But the graph didn't pass the origin.

betel
Well that is the difference between theory and experiment. Have you calculated the value for g you get?

Then you can try to find reasons for why you are getting an offset. And try thinking a bit yourself and do not blindly copy answers from somewhere else.

Raul Lai
no, all my classmates did the same result, I don't know why and I can't explain it.

betel
All got exactly the same result for the slope and the offset?

The answers you posted in your original post obviously come from some other similar experiment and you copied them before thinking if they are relevant.

Raul Lai
No, I mean my classmates plot the graph are also cannot pass through the origin.
One important thing is I cannot copy because this is for public exam.
The gravity I find is about 9.755.
And I just want to know the explanation.

betel
Well if your classmates use the same data there is no wonder they get the same result as you do.
So did you really do the experiment or are you just given the data?

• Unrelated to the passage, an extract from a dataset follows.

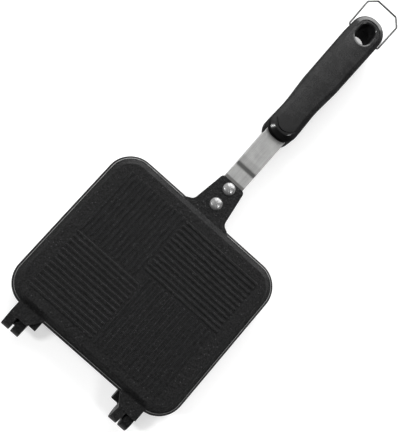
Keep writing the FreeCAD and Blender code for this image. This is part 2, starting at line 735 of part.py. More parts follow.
def build_grip(name, label, with_bail):
    """Moulded grip with a socket for the tang, a screw hole and, on one half, the bail's pivots."""
    body = new_body(name, label)
    build_grip_block(body)
    build_collar(body)
    build_hanging_hole(body)
    build_lip(body)
    space = "size.socket_clearance"
    socket_top = f"{GRIP_MIDDLE} + size.strap_thickness / 2 + {space}"
    socket = new_sketch(body, "socket_outline", "XY_Plane", socket_top)
    wide = f"(size.strap_width / 2 + {space})"
    narrow = f"(size.tang_width / 2 + {space})"
    shoulder = f"{GRIP_NOSE} + size.tang_shoulder + {space}"
    deep = f"{TANG_END} + {space}"
    mouth = f"{GRIP_NOSE} - size.cut_overrun"
    draw_outline(socket, [
        (mouth, f"-{wide}"),
        (shoulder, f"-{wide}"),
        (shoulder, f"-{narrow}"),
        (deep, f"-{narrow}"),
        (deep, narrow),
        (shoulder, narrow),
        (shoulder, wide),
        (mouth, wide),
    ])
    extrude(body, "Pocket", "socket", socket, f"size.strap_thickness + 2 * {space}")
    shaft = new_sketch(body, "screw_hole_outline", "XY_Plane", GRIP_UNDERSIDE)
    draw_circle(shaft, SCREW_X, "0", "size.screw_diameter + 2 * size.fixed_clearance")
    shaft_depth = f"size.screw_recess + size.screw_length + {space}"
    extrude(body, "Pocket", "screw_hole", shaft, shaft_depth, reverse=True)
    bore = new_sketch(body, "screw_head_outline", "XY_Plane", GRIP_UNDERSIDE)
    draw_circle(bore, SCREW_X, "0", f"size.screw_head_diameter + 2 * {space}")
    head_depth = "size.screw_recess + size.screw_head_height"
    extrude(body, "Pocket", "screw_head_hole", bore, head_depth, reverse=True)
    if with_bail:
        build_pivot(body, "left_pivot", "-", reverse=True)
        build_pivot(body, "right_pivot", "", reverse=False)
    return body


def build_grip_screw(name, label):
    """Slotted screw that goes in from the grip's flat face and through the tang."""
    body = new_body(name, label)
    profile = new_sketch(body, "screw_profile", "XZ_Plane", along=SCREW_X)
    head = "(size.screw_head_diameter / 2)"
    shank = "(size.screw_diameter / 2)"
    low = f"({GRIP_UNDERSIDE} + size.screw_recess)"
    draw_outline(profile, [
        ("0", low),
        (head, low, "size.screw_edge_radius"),
        (head, f"{low} + size.screw_head_height"),
        (shank, f"{low} + size.screw_head_height"),
        (shank, f"{low} + size.screw_length"),
        ("0", f"{low} + size.screw_length"),
    ])
    revolve(body, "screw", profile)
    slot = new_sketch(body, "slot_outline", "XY_Plane", low)
    draw_rectangle(slot, f"{SCREW_X} - {head} - size.cut_overrun", "-size.screw_slot_width / 2",
                   f"{SCREW_X} + {head} + size.cut_overrun", "size.screw_slot_width / 2")
    extrude(body, "Pocket", "slot", slot, "size.screw_slot_depth", reverse=True)
    return body


def build_bail(name, label):
    """Wire bail whose bar clears the other grip's far corner as it swings over the closed grips."""
    body = new_body(name, label)
    end = "(size.rear_width / 2 - size.bail_end_length)"
    leg = "(size.rear_width / 2 + size.bail_side_gap + size.wire_diameter / 2)"
    corner = f"({leg} + size.bail_splay)"
    bend = "size.bail_bend_radius"
    half = [
        (BAIL_X, end),
        (BAIL_X, leg, "size.bail_pivot_bend"),
        (f"{BAIL_BAR_X} - size.bail_bevel_length", corner, bend),
        (BAIL_BAR_X, f"({corner} - size.bail_bevel_width)", bend),
    ]
    far_half = [(point[0], f"-{point[1]}", *point[2:]) for point in half[::-1]]
    path = new_sketch(body, "bail_path", "XY_Plane", GRIP_MIDDLE)
    draw_outline(path, half + far_half, closed=False)
    section = new_sketch(body, "wire_section", "XZ_Plane", f"-{end}")
    draw_circle(section, BAIL_X, GRIP_MIDDLE, "size.wire_diameter")
    wire = body.newObject("PartDesign::AdditivePipe", "wire")
    wire.Profile = section
    wire.Spine = path
    doc.recompute()
    return body


def seat(body, turned_over):
    """Lifts a body to the height of the seam, and turns it over for the lower half."""
    turn = FreeCAD.Rotation(FreeCAD.Vector(1, 0, 0), 180 if turned_over else 0)
    body.Placement = FreeCAD.Placement(FreeCAD.Vector(0, 0, 0), turn)
    body.setExpression(".Placement.Base.z", SEAM_Z)


nodes = []
for half, turned_over in (("upper", False), ("lower", True)):
    pieces = [
        build_pan(f"{half}_pan_body", f"{half}_pan"),
        build_pin(f"{half}_pin_body", f"{half}_hinge_pin"),
        build_strap(f"{half}_strap_body", f"{half}_handle_strap"),
        build_rivets(f"{half}_rivet_body", f"{half}_rivets"),
        build_grip(f"{half}_grip_body", f"{half}_grip", with_bail=not turned_over),
        build_grip_screw(f"{half}_screw_body", f"{half}_grip_screw"),
    ]
    if not turned_over:
        pieces.append(build_bail("bail_body", "lock_bail"))
    for piece in pieces:
        seat(piece, turned_over)
    nodes.extend(pieces)
doc.recompute()

failed = [item.Name for item in doc.Objects if "Invalid" in item.State or "Error" in item.State]
if failed:
    raise RuntimeError(f"objects in error: {failed}")
for node in nodes:
    if node.Shape.isNull() or not node.Shape.isValid():
        raise RuntimeError(f"bad shape: {node.Label}")

os.makedirs("parts", exist_ok=True)
for node in nodes:
    node.Shape.exportStep(f"parts/{node.Label}.step")
    print(node.Label, len(node.Shape.Solids), round(node.Shape.Volume))
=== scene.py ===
import math
import bpy
from mathutils import Matrix, Vector


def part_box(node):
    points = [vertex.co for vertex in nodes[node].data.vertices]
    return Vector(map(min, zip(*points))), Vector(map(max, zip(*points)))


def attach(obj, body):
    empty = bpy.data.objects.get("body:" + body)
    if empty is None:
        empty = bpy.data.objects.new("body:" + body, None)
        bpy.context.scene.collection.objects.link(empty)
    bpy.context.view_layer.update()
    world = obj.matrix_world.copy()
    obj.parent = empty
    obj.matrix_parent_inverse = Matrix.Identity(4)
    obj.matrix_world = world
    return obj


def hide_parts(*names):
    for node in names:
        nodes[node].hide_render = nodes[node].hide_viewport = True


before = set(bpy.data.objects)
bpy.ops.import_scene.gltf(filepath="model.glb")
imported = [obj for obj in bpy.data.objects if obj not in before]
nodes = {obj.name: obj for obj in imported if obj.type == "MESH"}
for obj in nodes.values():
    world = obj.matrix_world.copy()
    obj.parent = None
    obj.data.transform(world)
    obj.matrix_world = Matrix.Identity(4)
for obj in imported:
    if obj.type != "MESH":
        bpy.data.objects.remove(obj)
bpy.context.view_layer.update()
mm = 0.001
print("frame loaded:", len(nodes), "CAD pieces")


# a node of a shader tree, with its settings and plain input values
def addNode(tree, kind, values=None, **settings):
    node = tree.nodes.new(kind)
    for name, value in settings.items():
        setattr(node, name, value)
    for name, value in (values or {}).items():
        node.inputs[name].default_value = value
    return node


def joinNodes(tree, *pairs):
    for source, target in pairs:
        tree.links.new(source, target)


# feeds an input from a socket, or sets it to a plain value
def feedInput(tree, value, target):
    if isinstance(value, bpy.types.NodeSocket):
        tree.links.new(value, target)
    else:
        target.default_value = value


# arithmetic on one or two values, each a socket or a number
def mathNode(tree, operation, first, second=0.0):
    node = addNode(tree, "ShaderNodeMath", operation=operation)
    feedInput(tree, first, node.inputs[0])
    feedInput(tree, second, node.inputs[1])
    return node.outputs[0]


def multiply(tree, first, second):
    return mathNode(tree, "MULTIPLY", first, second)


# how far a value is from a fixed one, to either side
def distanceFrom(tree, value, middle):
    return mathNode(tree, "ABSOLUTE", mathNode(tree, "SUBTRACT", value, middle))


# values spread from one range over another, with smooth ends
def rangeNode(tree, value, fromLow, fromHigh, toLow=0.0, toHigh=1.0):
    node = addNode(tree, "ShaderNodeMapRange", {"From Min": fromLow, "From Max": fromHigh,
                                                "To Min": toLow, "To Max": toHigh},
                   interpolation_type="SMOOTHSTEP")
    tree.links.new(value, node.inputs["Value"])
    return node.outputs["Result"]


# 1 between two values and 0 outside them, with soft ends
def windowNode(tree, value, low, high, soft):
    return multiply(tree, rangeNode(tree, value, low - soft, low + soft),
                    rangeNode(tree, value, high + soft, high - soft))


# a blend of two colours, each a socket or a plain colour
def mixColours(tree, factor, first, second):
    node = addNode(tree, "ShaderNodeMix", data_type="RGBA")
    tree.links.new(factor, node.inputs[0])
    for colour, target in ((first, node.inputs[6]), (second, node.inputs[7])):
        feedInput(tree, (*colour, 1.0) if isinstance(colour, tuple) else colour, target)
    return node.outputs[2]


# the x, y and z of a vector
def splitVector(tree, vector):
    parts = addNode(tree, "ShaderNodeSeparateXYZ")
    tree.links.new(vector, parts.inputs[0])
    return parts.outputs


# a vector of two or three values
def combineVector(tree, *values):
    joined = addNode(tree, "ShaderNodeCombineXYZ")
    for value, target in zip(values, joined.inputs):
        tree.links.new(value, target)
    return joined.outputs[0]


# where a surface is and which way it looks, in its piece's own coordinates
def ownCoordinates(tree):
    return addNode(tree, "ShaderNodeTexCoord").outputs


def bumpNode(tree, height, distance, strength, normal):
    node = addNode(tree, "ShaderNodeBump", {"Strength": strength, "Distance": distance})
    joinNodes(tree, (height, node.inputs["Height"]), (normal, node.inputs["Normal"]))
    return node.outputs[0]


# an empty shader group with named sockets, where an input without a value is a vector
def newGroup(name, inputs, outputs):
    group = bpy.data.node_groups.new(name, "ShaderNodeTree")
    for label, value in inputs.items():
        kind = "NodeSocketVector" if value is None else "NodeSocketFloat"
        socket = group.interface.new_socket(label, in_out="INPUT", socket_type=kind)
        if value is not None:
            socket.default_value = value
    for label in outputs:
        kind = "NodeSocketVector" if label == "Normal" else "NodeSocketFloat"
        group.interface.new_socket(label, in_out="OUTPUT", socket_type=kind)
    given = group.nodes.new("NodeGroupInput").outputs
    result = group.nodes.new("NodeGroupOutput").inputs
    return group, given, result


grainLook = {
    "noise": {"Detail": 3.0, "Roughness": 0.6},
    "contrast": (0.37, 0.63),      # noise values that become 0 and 1
    "fleckEdge": (0.34, 0.16),     # from a fleck's middle, where it ends and where it is full
    "fleckHeight": 1.5,            # against the grain's 1
}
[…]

Let's start with the possible explanations you gave in your first post. Could one of them be a solution? Which are relevant at all?

Raul Lai
Is that due to the natural frequency and hence the period exist when the length is zero.

betel
What is natural frequency? Mind: Your plot would indicate a negative frequency at zero length. Seems a bit unrealistic.

Did you calculate or plot the variance of your data?

Raul Lai
when length is 05.m, period square is 2.132
when length is 1.5m, period square is 6.179
slope is 4.047 positive

betel
Hm. you have five data points and use 2 to calculate your slope? You either have to calculate it using all points (e.g. excel can do that) or read of the slope from the graph you plotted. Just taking 2 points is not enough.
The reason why you measure for so many points is to get some redundancy and statistics. Maybe your points are spread so far that there is not "unique" way to draw the line. Then an offset will not be a problem.

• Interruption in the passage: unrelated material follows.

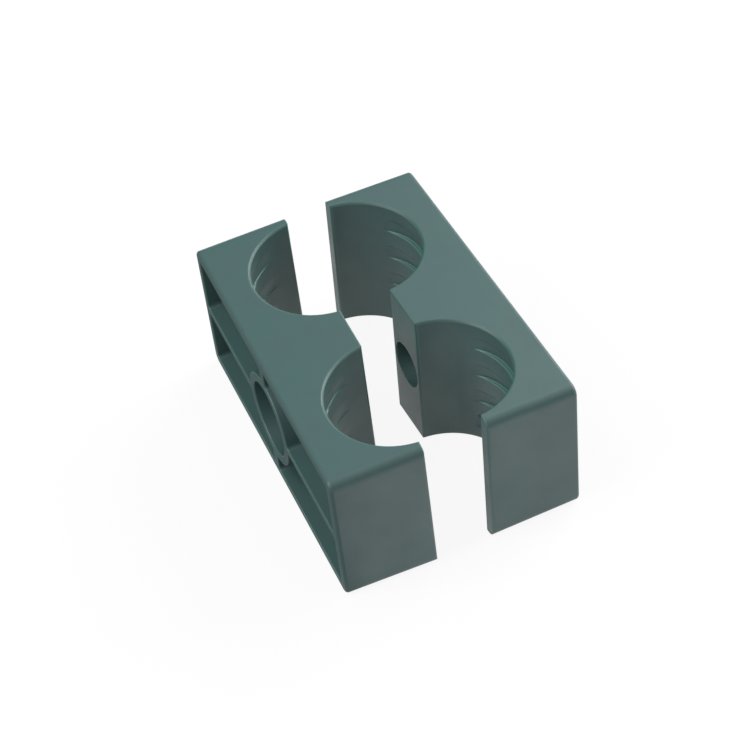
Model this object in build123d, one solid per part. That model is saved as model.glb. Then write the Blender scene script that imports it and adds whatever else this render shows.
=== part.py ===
from build123d import *
import math
import os

# Twin-tube hydraulic clamp body in two loose, identical moulded halves.
# Millimetres. +Z up and along the tubes, +X along the long side, Y across the parting gap.
# The two halves stand on one of their side faces with the parting faces turned to each other.

# ---- driving sizes of one half ----
BODY_LENGTH = 67.0          # along X, over both end faces
BODY_WIDTH = 30.0           # along the tubes, at the parting face
HALF_DEPTH = 17.75          # parting face to back rim
TUBE_SPACING = 36.0         # between the two tube axes
TUBE_DIAMETER = 25.4        # tube the seats are made for
SEAT_CLEARANCE = 0.0        # radial room between seat and tube before clamping
CLAMP_GAP = 2.2             # gap left between the halves when they sit on the tubes
SIDE_DRAFT_DEG = 1.0        # each side face slopes in towards the back

# ---- seat profile: crescent grooves, deepest at the bottom of the seat ----
GROOVE_COUNT = 4
GROOVE_PITCH = 6.8
GROOVE_WIDTH = 3.1
GROOVE_DEPTH = 0.75
GROOVE_ARC_REDUCTION = 1.8  # groove radius is this much under the seat radius

# ---- bolt hole and round boss on the back ----
BOLT_DIAMETER = 8.0
BOLT_HOLE_CLEARANCE = 0.5   # radial
BOSS_RADIUS = 9.1
BOSS_WALL = 1.8
BOLT_HOLE_LENGTH = 9.3      # parting face to floor of the cup in the boss

# ---- pockets in the back ----
END_WALL = 2.0
SIDE_WALL = 1.8             # at the back rim
LONG_RIB = 1.3              # rib along the body at mid width
CROSS_RIB = 1.8             # ribs across the body, above and below the boss
SEAT_WALL = 2.6             # plastic left between a seat and the pocket behind it
POCKET_FLOOR = 8.5          # parting face to the flat part of a pocket floor
POCKET_DRAFT_DEG = 1.0
POCKET_CORNER = 0.8

# ---- roundings ----
END_EDGE_ROUND = 1.9        # edges between end faces and side faces
BACK_RIM_ROUND = 0.6
TIP_CORNER_ROUND = 0.5      # outer corner of each end land
SEAT_EDGE_BREAK = 0.35      # small bevel on both rims and both land corners of each seat

# ---- how the two halves stand ----
HALF_GAP = 9.4              # between the parting faces at the foot, at mid length
HALF_SHIFT = -0.8           # second half along X
HALF_YAW_DEG = 3.0          # second half turned about Z

# ---- derived ----
SEAT_RADIUS = TUBE_DIAMETER / 2 + SEAT_CLEARANCE
SEAT_AXIS_X = TUBE_SPACING / 2
SEAT_AXIS_Y = -CLAMP_GAP / 2
BOLT_HOLE_RADIUS = BOLT_DIAMETER / 2 + BOLT_HOLE_CLEARANCE
CUP_RADIUS = BOSS_RADIUS - BOSS_WALL
MID_Z = BODY_WIDTH / 2
DRAFT_IN = HALF_DEPTH * math.tan(math.radians(SIDE_DRAFT_DEG))


def outer_block():
    """Block of the half: its side faces slope in towards the back, its outer edges are rounded."""
    section = Polygon(
        (0, 0),
        (HALF_DEPTH, DRAFT_IN),
        (HALF_DEPTH, BODY_WIDTH - DRAFT_IN),
        (0, BODY_WIDTH),
        align=None,
    )
    block = extrude(Plane.YZ * section, BODY_LENGTH / 2, both=True)
    ends = block.faces().sort_by(Axis.X)
    end_edges = ends[0].edges() + ends[-1].edges()
    end_edges = [edge for edge in end_edges if edge.bounding_box().size.Y > HALF_DEPTH / 2]
    block = fillet(end_edges, END_EDGE_ROUND)
    return fillet(block.faces().sort_by(Axis.Y)[-1].edges(), BACK_RIM_ROUND)


def tip_envelope():
    """Upright block with rounded outer corners at the parting face."""
    length = HALF_DEPTH + END_EDGE_ROUND
    outline = Pos(0, length / 2) * Rectangle(BODY_LENGTH, length)
    corners = outline.vertices().sort_by(Axis.Y)[:2]
    return extrude(fillet(corners, TIP_CORNER_ROUND), BODY_WIDTH * 1.5, both=True)


def seat_cutter(side):
    """Round tube seat, its axis a little outside the parting face."""
    seat = Cylinder(SEAT_RADIUS, BODY_WIDTH * 2)
    return Pos(side * SEAT_AXIS_X, SEAT_AXIS_Y, MID_Z) * seat


def groove_cutters(side):
    """Crescent grooves: arcs of a smaller radius moved deeper than the seat."""
    radius = SEAT_RADIUS - GROOVE_ARC_REDUCTION
    centre_y = SEAT_AXIS_Y + GROOVE_ARC_REDUCTION + GROOVE_DEPTH
    cutters = []
    for index in range(GROOVE_COUNT):
        offset = (index - (GROOVE_COUNT - 1) / 2) * GROOVE_PITCH
        groove = Cylinder(radius, GROOVE_WIDTH)
        cutters.append(Pos(side * SEAT_AXIS_X, centre_y, MID_Z + offset) * groove)
    return cutters


def back_plane():
    """Sketch plane on the back rim whose normal points into the half."""
    return Plane(origin=(0, HALF_DEPTH, MID_Z), x_dir=(1, 0, 0), z_dir=(0, -1, 0))


def pocket_cutter(side_x, side_z):
    """One of the four pockets between outer walls, ribs, boss and seats."""
    x_in = CROSS_RIB / 2
    x_out = BODY_LENGTH / 2 - END_WALL
    z_in = LONG_RIB / 2
    z_out = BODY_WIDTH / 2 - DRAFT_IN - SIDE_WALL
    width = x_out - x_in
    height = z_out - z_in
    outline = Pos(x_in + width / 2, z_in + height / 2) * Rectangle(width, height)
    outline = outline - Circle(BOSS_RADIUS)
    outline = fillet(outline.vertices(), POCKET_CORNER)
    if side_x < 0:
        outline = mirror(outline, Plane.YZ)
    if side_z < 0:
        outline = mirror(outline, Plane.XZ)
    depth = HALF_DEPTH - POCKET_FLOOR
    cutter = extrude(back_plane() * outline, depth, dir=(0, -1, 0), taper=POCKET_DRAFT_DEG)
    shell = Pos(side_x * SEAT_AXIS_X, SEAT_AXIS_Y, MID_Z) * Cylinder(SEAT_RADIUS + SEAT_WALL, BODY_WIDTH * 2)
    return cutter - shell


def cup_cutter():
    """Round cup in the boss for the head or nut of the bolt."""
    depth = HALF_DEPTH - BOLT_HOLE_LENGTH
    cup = Cylinder(CUP_RADIUS, depth)
    return Pos(0, HALF_DEPTH - depth / 2, MID_Z) * Rot(90, 0, 0) * cup


def bolt_hole_cutter():
    """Clearance hole for the bolt between the two tubes."""
    hole = Cylinder(BOLT_HOLE_RADIUS, HALF_DEPTH * 3)
    return Pos(0, 0, MID_Z) * Rot(90, 0, 0) * hole


def seat_outline(shape):
    """Edges round both seats: the curved rims and the corners with the lands."""
    found = []
    for edge in shape.edges():
        centre = edge.center()
        size = edge.bounding_box().size
        corner = size.Z > BODY_WIDTH / 2 and abs(centre.Y) < 0.05
        corner = corner and abs(centre.X) < SEAT_AXIS_X + SEAT_RADIUS
        rim = size.X > SEAT_RADIUS * 1.8 and size.Y > SEAT_RADIUS * 0.7 and size.Z < 1
        if corner or rim:
            found.append(edge)
    return found


def half():
    """One clamp half: parting face at y = 0, back rim at y = HALF_DEPTH, tubes along Z."""
    body = outer_block() & tip_envelope()
    for side in (-1, 1):
        body = body - seat_cutter(side)
    body = chamfer(seat_outline(body), SEAT_EDGE_BREAK)
    for side in (-1, 1):
        for groove in groove_cutters(side):
            body = body - groove
    for side_x in (-1, 1):
        for side_z in (-1, 1):
            body = body - pocket_cutter(side_x, side_z)
    body = body - cup_cutter() - bolt_hole_cutter()
    return body


def standing(shape, tilt_deg):
    """Tilt a half about X so its sloping side face lies flat on the floor."""
    return Rot(tilt_deg, 0, 0) * shape


def halves():
    """Both halves where they stand, before the pair is centred."""
    left = standing(Rot(0, 0, 180) * half(), SIDE_DRAFT_DEG)
    right = standing(half(), -SIDE_DRAFT_DEG)
    right = Pos(HALF_SHIFT, HALF_GAP, 0) * Rot(0, 0, HALF_YAW_DEG) * right
    return left, right


def centred(shapes):
    """Move the pair so the middle of its footprint is the origin and it stands on z = 0."""
    boxes = [shape.bounding_box() for shape in shapes]
    mid_x = (min(b.min.X for b in boxes) + max(b.max.X for b in boxes)) / 2
    mid_y = (min(b.min.Y for b in boxes) + max(b.max.Y for b in boxes)) / 2
    floor_z = min(b.min.Z for b in boxes)
    return [Pos(-mid_x, -mid_y, -floor_z) * shape for shape in shapes]


def main():
    os.makedirs("parts", exist_ok=True)
    left, right = centred(halves())
    export_step(left.solid(), "parts/clamp_half_left.step")
    export_step(right.solid(), "parts/clamp_half_right.step")


if __name__ == "__main__":
    main()
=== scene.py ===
"""Two loose halves of a twin-tube hydraulic clamp, dressed on their CAD solids.

Both halves are one-shot mouldings in green polypropylene. Their CAD meshes stay as they are and get
the moulded finish here; the stage is a pale floor, soft lamps and one camera.
"""

import math

import bpy
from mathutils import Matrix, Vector

bl_info = {
    "name": "Twin tube clamp halves",
    "version": (1, 0, 0),
    "blender": (4, 5, 0),
    "location": "View3D > Sidebar > Clamp",
    "description": "Moulded finish and stage for a pair of loose tube clamp halves",
    "category": "Object",
}

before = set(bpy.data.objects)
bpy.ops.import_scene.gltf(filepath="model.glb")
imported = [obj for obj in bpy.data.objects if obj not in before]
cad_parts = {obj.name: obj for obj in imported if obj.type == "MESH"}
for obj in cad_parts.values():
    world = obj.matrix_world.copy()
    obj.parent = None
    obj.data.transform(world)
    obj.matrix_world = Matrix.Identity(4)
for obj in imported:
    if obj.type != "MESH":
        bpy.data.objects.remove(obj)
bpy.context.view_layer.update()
MM = 0.001


def linear(hex_colour):
    """sRGB hex such as "2f6b5e" turned into linear red, green and blue."""
    channels = [int(hex_colour[i : i + 2], 16) / 255 for i in (0, 2, 4)]
    return tuple(
        c / 12.92 if c <= 0.04045 else ((c + 0.055) / 1.055) ** 2.4 for c in channels
    )


# ---------------------------------------------------------------- settings


class ClampPlasticSettings(bpy.types.PropertyGroup):
    """Colours and grain of the moulded halves."""

    body_colour: bpy.props.FloatVectorProperty(
        name="Body colour",
        description="Green of the polypropylene",
        subtype="COLOR",
        min=0.0,
        max=1.0,
        default=linear("3f615f"),
    )
    flow_colour: bpy.props.FloatVectorProperty(
        name="Flow colour",
        description="Slightly greyer green where the melt ran along the mould",
        subtype="COLOR",
        min=0.0,
        max=1.0,
        default=linear("3d5d5c"),
    )
    # Painted highlight: the edge colour is a lighter green painted on the edges and on the lower lips
    # of the seat grooves, where light would catch them.
    edge_highlight_colour: bpy.props.FloatVectorProperty(
        name="Edge colour",
        description="Lighter green of the thin, slightly stressed edges",
        subtype="COLOR",
        min=0.0,
        max=1.0,
        default=linear("4c8c7c"),
    )
    roughness: bpy.props.FloatProperty(
        name="Roughness",
        description="Gloss of the eroded mould surface, 0 is a mirror",
        min=0.0,
        max=1.0,
        default=0.5,
    )
    gloss: bpy.props.FloatProperty(
        name="Gloss",
        description="Strength of the surface reflection, 0.5 is that of a clean smooth skin",
        min=0.0,
        max=1.0,
        default=1.0,
    )
    grain_size: bpy.props.FloatProperty(
        name="Grain size",
        description="Width of one grain of the eroded mould surface",
        unit="LENGTH",
        min=0.05 * MM,
        max=2.0 * MM,
        default=0.35 * MM,
        precision=5,
    )
    flow_size: bpy.props.FloatProperty(
        name="Flow size",
        description="Width of one flow patch in the plastic",
        unit="LENGTH",
        min=1.0 * MM,
        max=50.0 * MM,
        default=9.0 * MM,
        precision=5,
    )
    edge_width: bpy.props.FloatProperty(
        name="Edge width",
        description="How far the small roundness of the edges reaches",
        unit="LENGTH",
        min=0.05 * MM,
        max=1.0 * MM,
        default=0.4 * MM,
        precision=5,
    )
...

And the answer to my last post?

Raul Lai
According to my textbook, it says
a simple pendulum will oscillate at a frequency known as its natural frequency (f).
This depends on it length.
equation: f=1/(2π)root(g/L) but now L is zero.....

betel
So it will not oscillate at all. What value of period do you read of for L=0 from your plot?

Raul Lai

betel
That is a bit too large, but you will still get a result that is to big including your confidence interval. Then we have to search for some systematics, what went wrong during your "experiment".

Raul Lai
I got another problem, when I put g=9.81 into the equation to find period square and plot a graph. It still cannot pass the origin.

betel
What do you mean? If you give yourself the length and g you can plot a perfect graph through the origin. It will not lie on your data points though.

betel
From the looks of it, whoever gave you the data tweaked it, such that it shows a systematic error. The statistics on the data points is too good.

Raul Lai
systematic error? do you mean the length of my meter ruler is wrong mark. But this is bizarre, it is too large.

Raul Lai
maybe air resistance?

betel
What impact does a wrong ruler have? What does air resistance do? Try to answer these questions first.

Raul Lai
if the ruler reading switched, all the length measured are also switched. By the equation, T square=4πsqure(L/g), if L get greater, the graph will switch upward.
if the air resistance exist, the period will get larger, by T=2πroot(L/g),the graph will also switch upward.

betel
Correct. But a shift upwards is not what we need. So air resistance should not play a role. A wrong ruler could still cause the error.
Any other possibilities?

Raul Lai
I don't think the the time for oscillation get systematic error, I count it by a stopwatch.

betel
Maybe your stopwatch has an error. Or you press the stop button always too late.

Raul Lai
I count it with rhythm...3,2,1,0,1,2,3...the reaction time delay is deminished

Raul Lai
It is 11pm in HK, I have no time

betel
Well, the counting part will not improve accuracy here that much. Much more important for the time accuracy is measuring 20 cycles, which will greatly reduce the error.
Well, the ruler seems so far the best possible answer. There could still be others.

Raul Lai
but it is impossible, as other group did the result of slope is 4.0875
it similar to me. beside, the error is too large

betel
Did you do the experiment or did somebody just give you the data?
When you fit a linear interpolation to your data you always need two parameters: slope and intersect. You will always get errors on both of them. But in this case, for your data, the statistical error cannot account for your wrong intersect. The intersect will be nonzero with 99.7% confidence.
So you need some explanation for it.

Raul Lai
the experiment I did is by my own hands
but, it is fine. I give up now. I should change the data to fit it
Thx for your help, it wasted you so much time
anyway, thank you.

betel
Never change data to fit theory! That is the way to hell for a physicist.
If measure something different you have to stand to your results. Propose possible error sources and possible solutions.
But never ever cheat on your data!